*Requirement*
For every line in the data below that contains "picture", copy the line.

== == ==

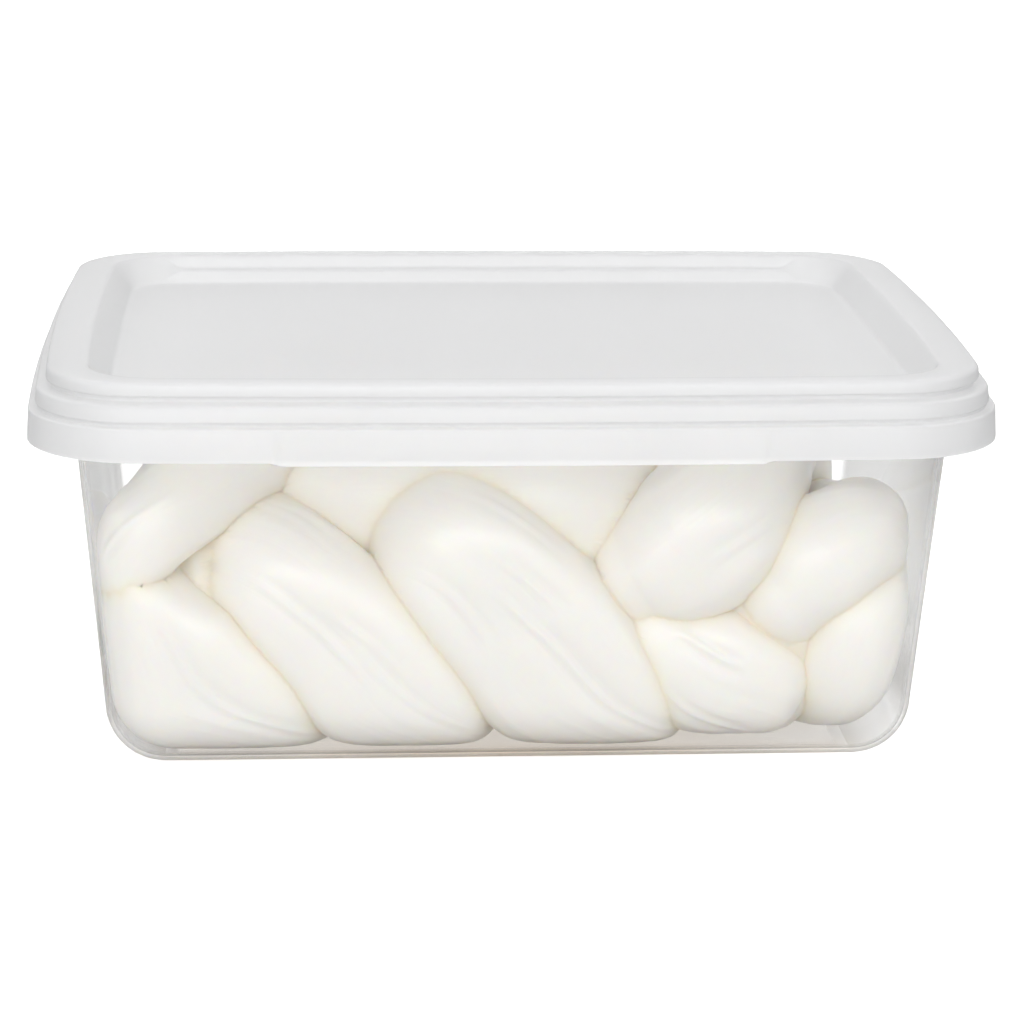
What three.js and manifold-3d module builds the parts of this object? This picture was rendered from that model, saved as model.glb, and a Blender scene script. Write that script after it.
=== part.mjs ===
// Braided mozzarella in its tub: a thin clear rectangular tub, a milky press-fit lid
// and one thick three-strand plait of stretched curd that fills it.
// Millimetres, +Z up. The origin is the middle of the tub's base, which stands on z = 0.
// +X runs along the tub's long side and the plait; the front long side faces -Y.

import * as THREE from 'three';
import { mergeVertices } from 'three/addons/utils/BufferGeometryUtils.js';
import Module from 'manifold-3d';

const wasm = await Module();
wasm.setup();

// Driving dimensions -----------------------------------------------------------------

// Lid: the foot of its skirt is the widest outline of the whole pack.
const LID_HALF_LENGTH = 86;
const LID_HALF_WIDTH = 64;
const LID_CORNER = 18.5;
const SIDE_BOW = 1.9; // how far each side swells between its corners
const SKIRT_FOOT = 60; // height of the skirt's lower edge
const LID_TOP = 73.5;
const LID_SKIN = 0.9; // wall thickness
const LEDGE_SINK = 2.6; // how far the ledge lies below the top ring
const PANEL_SINK = 5.1; // how far the middle panel lies below the top ring
const RECESS_ENDS = 2.5; // the recess starts this much further in at the short sides
const LEDGE_REACH = 61.8; // the ledge runs this far along both long sides, then slopes off
const LEDGE_SLOPE = 2.4; // length of the slope at each end of the ledge

// Tub: its wall stands in from the skirt and tapers towards the base.
const WALL_INSET = 9.2; // from the skirt's outline to the wall, at the skirt's foot
const WALL_TAPER = 0.08; // extra inset for each millimetre further down
const TUB_CORNER = 13;
const TUB_SKIN = 0.8;
const BASE_ROUND = 10.5; // radius between the base and the wall
const RIM_INSET = 5.4; // the upright rim that the lid presses over
const RIM_TOP = 71.7;
const FLANGE_HEIGHT = 61;
const FLANGE_INSET = 1.7;
const FLANGE_THICKNESS = 0.8;
const NECK_HEIGHT = 58.6; // where the wall ends and the neck spreads to the flange
const NECK_SPREAD = 3.4; // the neck meets the flange this far in from the rim
const EDGE_ROUND = 0.3; // softening of the rim's edges and the lid's steps

// Curd: clearances to the tub that squeeze the plait.
const WALL_CLEARANCE = 0.3;
const FLOOR_CLEARANCE = 0.35;
const SQUEEZE_DEPTH = 4; // the curd starts to flatten this far from a wall

// Rounded rectangular outlines -----------------------------------------------------

const CORNER_STEPS = 6;
const LONG_SIDE_STOPS = [0.015, 0.2, 0.4, 0.6, 0.8, 0.985]; // shares of its straight part
const SHORT_SIDE_STOPS = [0.25, 0.5, 0.75];

// One closed outline, counted the same way round for every ring of a moulding.
function outline(halfX, halfY, corner, bow) {
  const points = [];
  const corners = [[1, 1, 0], [-1, 1, 1], [-1, -1, 2], [1, -1, 3]];
  corners.forEach(([sx, sy, quarter]) => {
    const centre = new THREE.Vector2(sx * (halfX - corner), sy * (halfY - corner));
    for (let step = 0; step <= CORNER_STEPS; step += 1) {
      const angle = (quarter + step / CORNER_STEPS) * Math.PI / 2;
      points.push(new THREE.Vector2(corner, 0).rotateAround(new THREE.Vector2(), angle).add(centre));
    }
    const end = points[points.length - 1];
    const next = quarter % 2 === 0
      ? new THREE.Vector2(-sx * (halfX - corner), end.y)
      : new THREE.Vector2(end.x, -sy * (halfY - corner));
    const stops = quarter % 2 === 0 ? LONG_SIDE_STOPS : SHORT_SIDE_STOPS;
    stops.forEach((share) => points.push(end.clone().lerp(next, share)));
  });
  // Away from the middle of a side the outline draws in, which leaves the sides bowed.
  points.forEach((point) => {
    const u = point.x / halfX;
    const v = point.y / halfY;
    point.set(point.x - bow * u * v * v, point.y - bow * v * u * u);
  });
  return points;
}

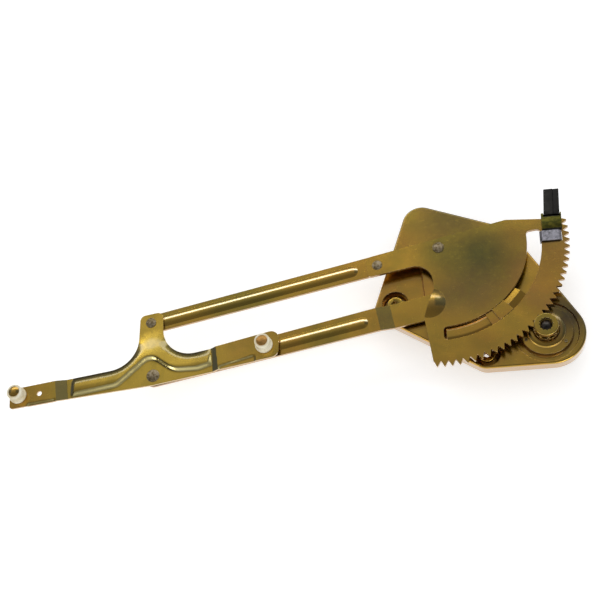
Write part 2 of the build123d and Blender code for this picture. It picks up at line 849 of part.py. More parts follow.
with BuildPart() as pinion:
    with BuildSketch(at_spindle(hub_top)):
        Circle(pinion_root)
        with PolarLocations(0, pinion_teeth, start_angle=mesh_angle + 180 + 180 / pinion_teeth):
            add(pinion_tooth.sketch)
    extrude(amount=shroud_under - hub_top)
    with BuildSketch(at_spindle(hub_bottom)):
        Circle(hub_radius)
    extrude(amount=hub_top - hub_bottom)
    with BuildSketch(at_spindle(shroud_under)):
        Circle(shroud_radius)
    extrude(amount=shroud_height)
    fillet(pinion.faces().sort_by(Axis.Z)[-1].edges(), shroud_round)
    with BuildSketch(at_spindle(pinion_face - recess_depth)):
        Circle(recess_radius - recess_notch)
        with PolarLocations(recess_radius - recess_notch, recess_points):
            Rectangle(2 * recess_notch, recess_notch, rotation=45)
    extrude(amount=recess_depth, mode=Mode.SUBTRACT)
    with BuildSketch(at_spindle(hub_bottom)):
        Circle(spindle_top_radius + seat_gap / 2)
    extrude(amount=pinion_face - recess_depth - hub_bottom, mode=Mode.SUBTRACT)
save(pinion, "pinion")

# ---- crank spindle -----------------------------------------------------------
with BuildPart() as crank_spindle:
    with BuildSketch(upright(spindle_point)):
        with BuildLine():
            dome = ThreePointArc(
                *cap(spindle_top_radius + spindle_head_lip, spindle_head_foot, spindle_head_rise)
            )
            Polyline(
                dome @ 1,
                (0, -spindle_reach),
                (spline_radius - spline_chamfer, -spindle_reach),
                (spline_radius, -spindle_reach + spline_chamfer),
                (spline_radius, -journal_reach),
                (journal_radius, -journal_reach),
                (journal_radius, drum_bottom - bush_lip_height),
                (spindle_radius, drum_bottom - bush_lip_height),
                (spindle_radius, core_bottom),
                (spindle_collar_radius, core_bottom),
                (spindle_collar_radius, hub_bottom - running_gap),
                (spindle_top_radius, hub_bottom - running_gap),
                (spindle_top_radius, spindle_head_foot),
                dome @ 0,
            )
        make_face()
    revolve(axis=Axis.Z)
    # crank serrations
    with BuildSketch(at_spindle(-spindle_reach)):
        with PolarLocations(spline_radius, spline_grooves):
            Rectangle(spline_depth * 2, spline_depth, rotation=45)
    extrude(amount=spindle_reach - journal_reach - spline_runout, mode=Mode.SUBTRACT)
save(crank_spindle, "crank_spindle")

# ---- brake -------------------------------------------------------------------
with BuildPart() as brake_drum:
    with BuildSketch(upright(spindle_point)):
        with BuildLine():
            Polyline(
                (bush_radius + seat_gap, drum_bottom),
                (drum_radius - drum_wall, drum_bottom),
                (drum_radius, drum_bottom + drum_wall),
                (drum_radius, drum_top - drum_wall),
                (drum_flange_radius, drum_top - drum_wall),
                (drum_flange_radius, drum_top),
                (drum_radius - drum_wall, drum_top),
                (drum_radius - drum_wall, drum_bottom + drum_wall),
                (bush_radius + seat_gap, drum_bottom + drum_wall),
                close=True,
            )
        make_face()
    revolve(axis=Axis.Z)
    with BuildSketch(at_spindle(drum_top - drum_wall)):
        with PolarLocations(drum_rivet_circle, drum_rivets, start_angle=drum_rivet_start):
            Circle(drum_rivet_radius + seat_gap)
    extrude(amount=drum_wall, mode=Mode.SUBTRACT)
save(brake_drum, "brake_drum")

with BuildPart() as drum_rivet_set:
    with BuildSketch(at_spindle(drum_top - drum_wall)):
        with PolarLocations(drum_rivet_circle, drum_rivets, start_angle=drum_rivet_start):
            Circle(drum_rivet_radius)
    extrude(amount=drum_wall + plate_sheet)
    for foot in (ring_face, drum_top - drum_wall - drum_rivet_rise):
        with BuildSketch(at_spindle(foot)):
            with PolarLocations(drum_rivet_circle, drum_rivets, start_angle=drum_rivet_start):
                Circle(drum_rivet_head)
        extrude(amount=drum_rivet_rise)
save(drum_rivet_set, "drum_rivets")

with BuildPart() as spindle_bush:
    for bottom, outer, height in (
        (drum_bottom - bush_lip_height, bush_lip_radius, bush_lip_height),
        (drum_bottom, bush_radius, drum_wall),
    ):
        with BuildSketch(at_spindle(bottom)):
            Circle(outer)
            Circle(spindle_radius + pin_play, mode=Mode.SUBTRACT)
        extrude(amount=height)
save(spindle_bush, "spindle_bush")

with BuildPart() as brake_spring:
    with BuildLine():
        coil = Helix(
            pitch=spring_pitch,
            height=spring_pitch * spring_turns,
            radius=spring_radius,
            center=(0, 0, core_bottom + spring_wire / 2),
        )
    with BuildSketch(Plane(origin=coil @ 0, x_dir=(1, 0, 0), z_dir=coil % 0)):
        Rectangle(spring_wire, spring_wire)
    sweep(is_frenet=True)
save(brake_spring, "brake_spring")

with BuildPart() as brake_core:
    with BuildSketch(at_spindle(core_bottom)):
        Circle(core_radius)
        Circle(spindle_collar_radius + seat_gap / 2, mode=Mode.SUBTRACT)
        with Locations((core_radius, 0)):
            Rectangle(core_notch * 2, core_notch * 3, mode=Mode.SUBTRACT)
    extrude(amount=core_height)
save(brake_core, "brake_core")

# ---- rubber bumper and its clip ----------------------------------------------
bumper_bottom = sector_under - seat_gap - bumper_pad
bumper_top = sector_face + seat_gap + bumper_pad
with BuildPart() as stop_bumper:
    for corners, bottom, top in (
        (bumper_pad_corners, bumper_bottom, sector_under - seat_gap),
        (bumper_pad_corners, sector_face + seat_gap, bumper_top),
        (bumper_end_corners, bumper_bottom, bumper_top),
        (bumper_tongue_corners, sector_face + seat_gap, sector_face + seat_gap + bumper_tongue),
        (bumper_strip_corners, sector_under - bumper_strip_proud, sector_face + bumper_strip_proud),
    ):
        with BuildSketch(at_pivot(bottom)):
            with BuildLine():
                Polyline(corners, close=True)
            make_face()
        extrude(amount=top - bottom)
    # grooves across the strip's upper side
    strip_left, strip_foot = bumper_strip_corners[0]
    strip_right, strip_end = bumper_strip_corners[2]
    with BuildSketch(at_pivot(sector_face + bumper_strip_proud - bumper_groove)):
        for step in range(bumper_grooves):
            with Locations(((strip_left + strip_right) / 2, strip_foot + bumper_groove_pitch * (step + 1))):
                Rectangle(strip_right - strip_left + bumper_groove, bumper_groove * 2)
    extrude(amount=bumper_groove, mode=Mode.SUBTRACT)
save(stop_bumper, "stop_bumper")

clip_foot = sector_face + 2 * seat_gap + bumper_tongue       # underside of its top
clip_hook_top = sector_under - seat_gap
with BuildPart() as bumper_clip:
    with BuildSketch(upright((0, clip_middle))):
        with BuildLine():
            Polyline(
                (clip_inner, clip_hook_top - clip_sheet),
                (clip_inner + clip_hook, clip_hook_top - clip_sheet),
                (clip_inner + clip_hook, clip_hook_top),
                (clip_inner + clip_sheet, clip_hook_top),
                (clip_inner + clip_sheet, sector_face + seat_gap),
                (clip_inner + clip_sheet + clip_shoulder, clip_foot),
                (clip_outer - clip_sheet - clip_shoulder, clip_foot),
                (clip_outer - clip_sheet, sector_face + seat_gap),
                (clip_outer - clip_sheet, clip_hook_top),
                (clip_outer - clip_hook, clip_hook_top),
                (clip_outer - clip_hook, clip_hook_top - clip_sheet),
                (clip_outer, clip_hook_top - clip_sheet),
                (clip_outer, sector_face + seat_gap),
                (clip_outer - clip_shoulder, clip_foot + clip_sheet),
                (clip_inner + clip_shoulder, clip_foot + clip_sheet),
                (clip_inner, sector_face + seat_gap),
                close=True,
            )
        make_face()
    extrude(amount=clip_length / 2, both=True)
save(bumper_clip, "bumper_clip")
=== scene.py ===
"""Looks of a hand-cranked window regulator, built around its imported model."""

import math

import bmesh
import bpy
import numpy as np
from bpy.props import FloatProperty, FloatVectorProperty, PointerProperty
from bpy.types import Operator, Panel, PropertyGroup
from mathutils import Euler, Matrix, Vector


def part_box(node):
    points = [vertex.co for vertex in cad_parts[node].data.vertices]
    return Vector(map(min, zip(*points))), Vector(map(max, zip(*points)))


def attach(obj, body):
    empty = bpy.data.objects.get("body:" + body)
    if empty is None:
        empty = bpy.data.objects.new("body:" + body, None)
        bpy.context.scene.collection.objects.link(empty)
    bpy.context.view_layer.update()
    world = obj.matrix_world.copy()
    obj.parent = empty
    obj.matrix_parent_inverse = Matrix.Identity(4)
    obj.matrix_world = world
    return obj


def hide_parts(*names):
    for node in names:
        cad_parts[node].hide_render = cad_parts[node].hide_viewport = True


bl_info = {
    "name": "Window Regulator Looks",
    "version": (1, 0, 0),
    "blender": (4, 5, 0),
    "location": "View3D > Sidebar > Regulator",
    "description": "Finishes, rubber bumper, weld nuts, camera and light for a window regulator",
    "category": "Object",
}

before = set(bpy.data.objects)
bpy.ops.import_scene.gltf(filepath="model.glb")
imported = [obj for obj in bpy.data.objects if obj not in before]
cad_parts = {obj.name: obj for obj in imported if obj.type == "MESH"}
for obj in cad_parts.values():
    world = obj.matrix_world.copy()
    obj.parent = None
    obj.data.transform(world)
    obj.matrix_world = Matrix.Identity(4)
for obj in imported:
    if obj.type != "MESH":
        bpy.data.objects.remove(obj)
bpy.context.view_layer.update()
MM = 0.001
SECTOR_PIVOT = (-0.096147, 0.093157)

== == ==

*Task solution*
What three.js and manifold-3d module builds the parts of this object? This picture was rendered from that model, saved as model.glb, and a Blender scene script. Write that script after it.
Write part 2 of the build123d and Blender code for this picture. It picks up at line 849 of part.py. More parts follow.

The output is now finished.